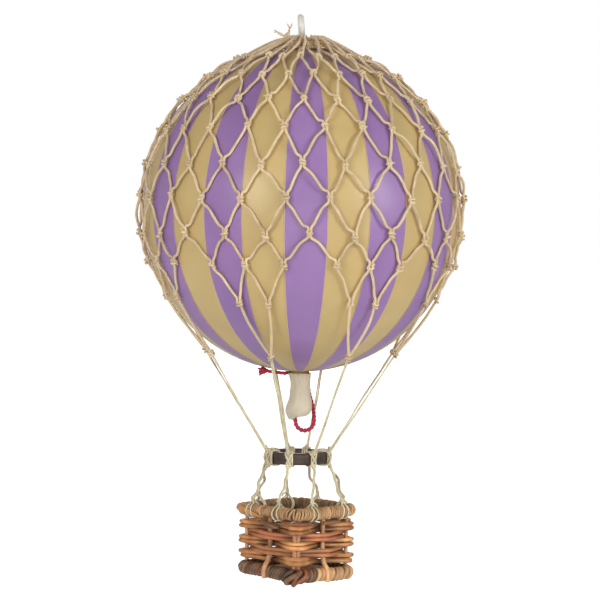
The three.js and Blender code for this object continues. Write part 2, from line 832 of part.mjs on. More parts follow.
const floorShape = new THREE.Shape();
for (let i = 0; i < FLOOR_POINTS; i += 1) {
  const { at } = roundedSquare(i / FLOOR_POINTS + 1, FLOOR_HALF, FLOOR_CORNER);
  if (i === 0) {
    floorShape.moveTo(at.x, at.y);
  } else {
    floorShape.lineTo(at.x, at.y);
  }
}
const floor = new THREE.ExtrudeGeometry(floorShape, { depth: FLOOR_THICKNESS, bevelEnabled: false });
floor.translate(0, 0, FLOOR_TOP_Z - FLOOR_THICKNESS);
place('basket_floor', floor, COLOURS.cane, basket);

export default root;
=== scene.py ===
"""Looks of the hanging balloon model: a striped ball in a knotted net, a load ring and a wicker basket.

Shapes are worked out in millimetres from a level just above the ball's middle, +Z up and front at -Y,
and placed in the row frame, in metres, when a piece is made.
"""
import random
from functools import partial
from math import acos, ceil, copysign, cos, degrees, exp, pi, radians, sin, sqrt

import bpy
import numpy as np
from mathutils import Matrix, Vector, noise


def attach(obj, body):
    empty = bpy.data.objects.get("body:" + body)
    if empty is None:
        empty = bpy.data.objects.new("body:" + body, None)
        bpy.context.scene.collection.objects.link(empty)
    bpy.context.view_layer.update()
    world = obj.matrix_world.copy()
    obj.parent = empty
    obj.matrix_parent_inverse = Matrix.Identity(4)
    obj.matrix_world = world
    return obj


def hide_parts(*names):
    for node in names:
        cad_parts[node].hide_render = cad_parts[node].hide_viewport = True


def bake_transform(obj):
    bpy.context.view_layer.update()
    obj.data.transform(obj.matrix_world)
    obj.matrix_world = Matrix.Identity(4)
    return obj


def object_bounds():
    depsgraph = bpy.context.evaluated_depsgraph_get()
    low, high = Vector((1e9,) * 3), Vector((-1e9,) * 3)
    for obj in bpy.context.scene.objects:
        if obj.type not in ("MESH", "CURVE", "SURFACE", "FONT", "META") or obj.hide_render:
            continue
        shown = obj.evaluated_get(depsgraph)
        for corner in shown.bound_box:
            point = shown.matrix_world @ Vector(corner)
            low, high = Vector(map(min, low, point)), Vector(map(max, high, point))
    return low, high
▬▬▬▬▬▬
Look at the material above and copy, word for word, its lines from the first through the one containing "from math import".

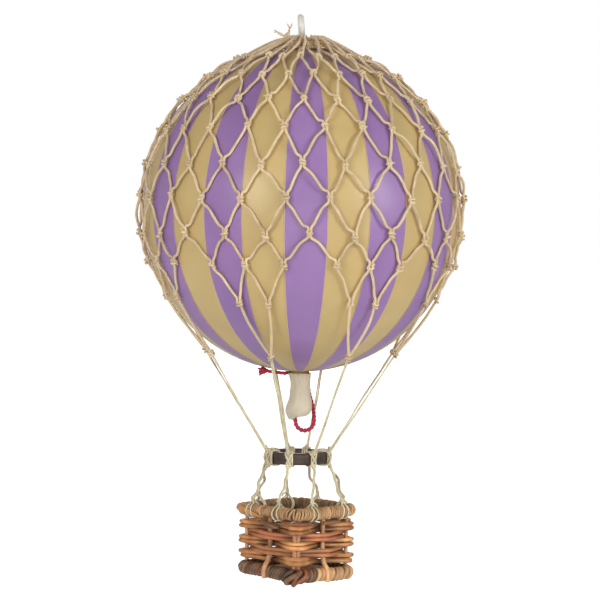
The three.js and Blender code for this object continues. Write part 2, from line 832 of part.mjs on. More parts follow.
const floorShape = new THREE.Shape();
for (let i = 0; i < FLOOR_POINTS; i += 1) {
  const { at } = roundedSquare(i / FLOOR_POINTS + 1, FLOOR_HALF, FLOOR_CORNER);
  if (i === 0) {
    floorShape.moveTo(at.x, at.y);
  } else {
    floorShape.lineTo(at.x, at.y);
  }
}
const floor = new THREE.ExtrudeGeometry(floorShape, { depth: FLOOR_THICKNESS, bevelEnabled: false });
floor.translate(0, 0, FLOOR_TOP_Z - FLOOR_THICKNESS);
place('basket_floor', floor, COLOURS.cane, basket);

export default root;
=== scene.py ===
"""Looks of the hanging balloon model: a striped ball in a knotted net, a load ring and a wicker basket.

Shapes are worked out in millimetres from a level just above the ball's middle, +Z up and front at -Y,
and placed in the row frame, in metres, when a piece is made.
"""
import random
from functools import partial
from math import acos, ceil, copysign, cos, degrees, exp, pi, radians, sin, sqrt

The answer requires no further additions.